## Stated goal:
Nothing but the lines from the one containing "for count, pocket" down to the one containing "if empty is", both included, should be echoed, and each exactly as it stands.

## Data section:

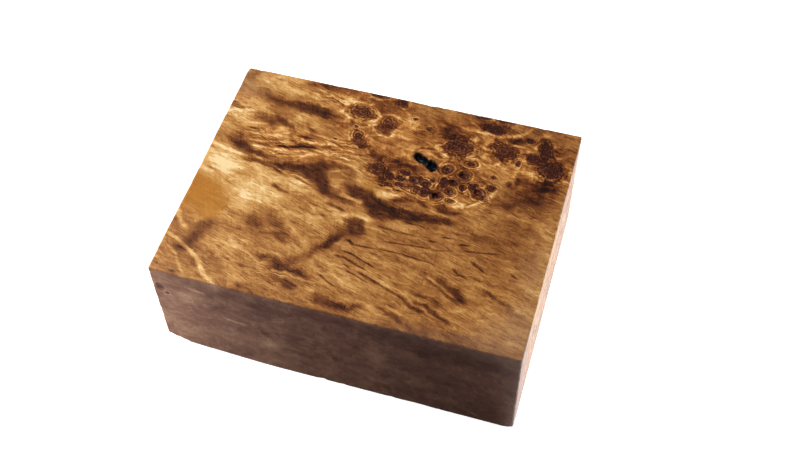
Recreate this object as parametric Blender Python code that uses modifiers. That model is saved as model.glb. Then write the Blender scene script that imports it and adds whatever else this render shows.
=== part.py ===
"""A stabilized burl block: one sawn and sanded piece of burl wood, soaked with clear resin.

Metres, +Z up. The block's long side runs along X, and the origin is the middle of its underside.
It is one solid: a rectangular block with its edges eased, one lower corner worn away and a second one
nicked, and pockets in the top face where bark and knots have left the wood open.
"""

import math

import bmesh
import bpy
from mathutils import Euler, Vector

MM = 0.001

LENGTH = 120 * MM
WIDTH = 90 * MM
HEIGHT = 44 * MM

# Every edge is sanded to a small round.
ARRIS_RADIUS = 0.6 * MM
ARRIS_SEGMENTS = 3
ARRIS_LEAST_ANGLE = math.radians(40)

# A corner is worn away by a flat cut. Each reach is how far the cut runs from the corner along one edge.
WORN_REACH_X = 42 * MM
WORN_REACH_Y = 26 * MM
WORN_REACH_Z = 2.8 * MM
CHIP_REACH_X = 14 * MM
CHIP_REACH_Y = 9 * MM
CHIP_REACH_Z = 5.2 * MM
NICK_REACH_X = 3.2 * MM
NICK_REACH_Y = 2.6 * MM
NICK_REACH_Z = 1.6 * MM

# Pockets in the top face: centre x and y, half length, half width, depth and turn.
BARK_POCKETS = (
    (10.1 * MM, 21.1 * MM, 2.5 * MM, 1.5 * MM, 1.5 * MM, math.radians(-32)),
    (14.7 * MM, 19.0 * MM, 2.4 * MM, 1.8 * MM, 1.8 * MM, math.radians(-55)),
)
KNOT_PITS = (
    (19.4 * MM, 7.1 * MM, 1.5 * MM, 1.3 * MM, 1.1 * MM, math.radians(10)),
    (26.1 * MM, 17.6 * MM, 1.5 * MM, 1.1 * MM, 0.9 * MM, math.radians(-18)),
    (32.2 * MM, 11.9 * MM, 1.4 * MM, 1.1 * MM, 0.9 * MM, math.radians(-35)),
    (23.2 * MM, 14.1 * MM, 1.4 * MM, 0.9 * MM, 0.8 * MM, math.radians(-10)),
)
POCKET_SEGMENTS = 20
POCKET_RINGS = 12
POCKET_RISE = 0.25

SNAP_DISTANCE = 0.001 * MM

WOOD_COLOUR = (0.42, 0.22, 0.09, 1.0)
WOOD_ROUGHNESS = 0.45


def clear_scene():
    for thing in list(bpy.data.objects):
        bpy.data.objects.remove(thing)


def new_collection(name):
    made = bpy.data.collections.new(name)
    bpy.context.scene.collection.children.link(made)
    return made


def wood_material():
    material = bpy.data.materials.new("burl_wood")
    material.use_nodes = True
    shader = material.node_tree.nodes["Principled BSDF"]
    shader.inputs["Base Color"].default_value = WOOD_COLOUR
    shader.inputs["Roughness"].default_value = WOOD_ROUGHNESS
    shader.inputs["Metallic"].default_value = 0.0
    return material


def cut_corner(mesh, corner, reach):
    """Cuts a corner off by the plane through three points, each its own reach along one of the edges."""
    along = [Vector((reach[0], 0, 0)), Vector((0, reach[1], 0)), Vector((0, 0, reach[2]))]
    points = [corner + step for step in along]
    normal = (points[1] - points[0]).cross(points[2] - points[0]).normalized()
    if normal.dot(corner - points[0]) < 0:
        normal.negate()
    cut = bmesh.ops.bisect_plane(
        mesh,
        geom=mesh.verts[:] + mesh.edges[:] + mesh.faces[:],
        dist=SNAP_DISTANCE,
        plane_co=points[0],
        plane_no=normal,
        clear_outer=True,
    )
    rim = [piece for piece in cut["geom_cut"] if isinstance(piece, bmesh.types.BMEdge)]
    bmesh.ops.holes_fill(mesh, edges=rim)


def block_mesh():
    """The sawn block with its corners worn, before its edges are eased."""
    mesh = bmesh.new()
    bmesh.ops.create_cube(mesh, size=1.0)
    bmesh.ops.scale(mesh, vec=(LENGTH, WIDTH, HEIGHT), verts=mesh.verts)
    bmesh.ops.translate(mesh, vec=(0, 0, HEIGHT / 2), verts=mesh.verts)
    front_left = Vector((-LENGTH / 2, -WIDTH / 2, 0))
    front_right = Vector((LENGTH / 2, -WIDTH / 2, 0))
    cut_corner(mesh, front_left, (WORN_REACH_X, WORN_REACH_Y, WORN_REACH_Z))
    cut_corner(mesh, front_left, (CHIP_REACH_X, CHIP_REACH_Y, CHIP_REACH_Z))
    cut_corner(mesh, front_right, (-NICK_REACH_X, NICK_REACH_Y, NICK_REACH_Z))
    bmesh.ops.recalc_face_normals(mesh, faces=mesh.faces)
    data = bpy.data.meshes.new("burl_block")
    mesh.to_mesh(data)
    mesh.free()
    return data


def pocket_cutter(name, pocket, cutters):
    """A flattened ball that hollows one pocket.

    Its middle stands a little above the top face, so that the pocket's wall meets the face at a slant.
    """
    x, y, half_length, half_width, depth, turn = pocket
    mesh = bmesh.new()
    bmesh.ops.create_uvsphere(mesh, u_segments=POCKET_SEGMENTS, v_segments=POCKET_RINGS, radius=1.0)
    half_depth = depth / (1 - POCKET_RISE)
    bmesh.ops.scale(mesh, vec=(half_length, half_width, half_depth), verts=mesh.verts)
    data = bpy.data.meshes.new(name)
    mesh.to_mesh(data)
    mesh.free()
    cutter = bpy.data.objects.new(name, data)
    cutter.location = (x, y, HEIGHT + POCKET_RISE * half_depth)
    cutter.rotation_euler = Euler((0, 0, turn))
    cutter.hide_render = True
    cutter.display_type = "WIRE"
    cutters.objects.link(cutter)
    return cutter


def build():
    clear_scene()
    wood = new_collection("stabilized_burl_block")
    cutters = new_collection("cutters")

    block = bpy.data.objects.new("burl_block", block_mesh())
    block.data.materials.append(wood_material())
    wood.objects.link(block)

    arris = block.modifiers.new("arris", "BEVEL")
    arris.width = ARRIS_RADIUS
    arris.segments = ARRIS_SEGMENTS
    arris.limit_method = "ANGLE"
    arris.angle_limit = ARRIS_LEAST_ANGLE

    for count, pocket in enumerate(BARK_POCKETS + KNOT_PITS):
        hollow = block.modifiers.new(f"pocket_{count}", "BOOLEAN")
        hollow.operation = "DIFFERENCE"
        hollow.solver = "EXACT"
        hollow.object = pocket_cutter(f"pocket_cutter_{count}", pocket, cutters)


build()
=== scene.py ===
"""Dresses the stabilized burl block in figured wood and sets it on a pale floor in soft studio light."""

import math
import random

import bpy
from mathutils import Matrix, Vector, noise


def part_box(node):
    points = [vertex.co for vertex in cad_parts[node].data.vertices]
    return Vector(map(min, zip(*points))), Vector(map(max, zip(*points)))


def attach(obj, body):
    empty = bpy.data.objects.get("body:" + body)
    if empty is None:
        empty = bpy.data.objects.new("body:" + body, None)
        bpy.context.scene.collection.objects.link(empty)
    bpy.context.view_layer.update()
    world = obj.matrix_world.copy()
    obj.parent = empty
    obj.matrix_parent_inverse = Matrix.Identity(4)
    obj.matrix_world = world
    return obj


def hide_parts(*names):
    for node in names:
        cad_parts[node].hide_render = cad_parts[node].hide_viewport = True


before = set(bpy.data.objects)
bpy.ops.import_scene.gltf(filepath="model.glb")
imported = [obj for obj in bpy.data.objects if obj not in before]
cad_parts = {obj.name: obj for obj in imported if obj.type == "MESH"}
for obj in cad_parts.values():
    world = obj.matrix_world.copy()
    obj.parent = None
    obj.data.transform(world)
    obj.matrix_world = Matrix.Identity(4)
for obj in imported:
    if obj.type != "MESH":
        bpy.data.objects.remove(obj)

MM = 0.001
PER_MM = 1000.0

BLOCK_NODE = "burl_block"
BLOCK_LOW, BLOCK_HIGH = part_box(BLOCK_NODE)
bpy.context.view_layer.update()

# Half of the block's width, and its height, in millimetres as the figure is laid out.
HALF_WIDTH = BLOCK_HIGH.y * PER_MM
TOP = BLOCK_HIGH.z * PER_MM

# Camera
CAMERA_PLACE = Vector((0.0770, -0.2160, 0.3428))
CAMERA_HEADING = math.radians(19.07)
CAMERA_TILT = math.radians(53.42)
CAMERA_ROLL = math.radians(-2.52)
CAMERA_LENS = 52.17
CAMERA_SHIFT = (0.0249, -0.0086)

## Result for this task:
    for count, pocket in enumerate(BARK_POCKETS + KNOT_PITS):
        hollow = block.modifiers.new(f"pocket_{count}", "BOOLEAN")
        hollow.operation = "DIFFERENCE"
        hollow.solver = "EXACT"
        hollow.object = pocket_cutter(f"pocket_cutter_{count}", pocket, cutters)


build()
=== scene.py ===
"""Dresses the stabilized burl block in figured wood and sets it on a pale floor in soft studio light."""

import math
import random

import bpy
from mathutils import Matrix, Vector, noise


def part_box(node):
    points = [vertex.co for vertex in cad_parts[node].data.vertices]
    return Vector(map(min, zip(*points))), Vector(map(max, zip(*points)))


def attach(obj, body):
    empty = bpy.data.objects.get("body:" + body)
    if empty is None:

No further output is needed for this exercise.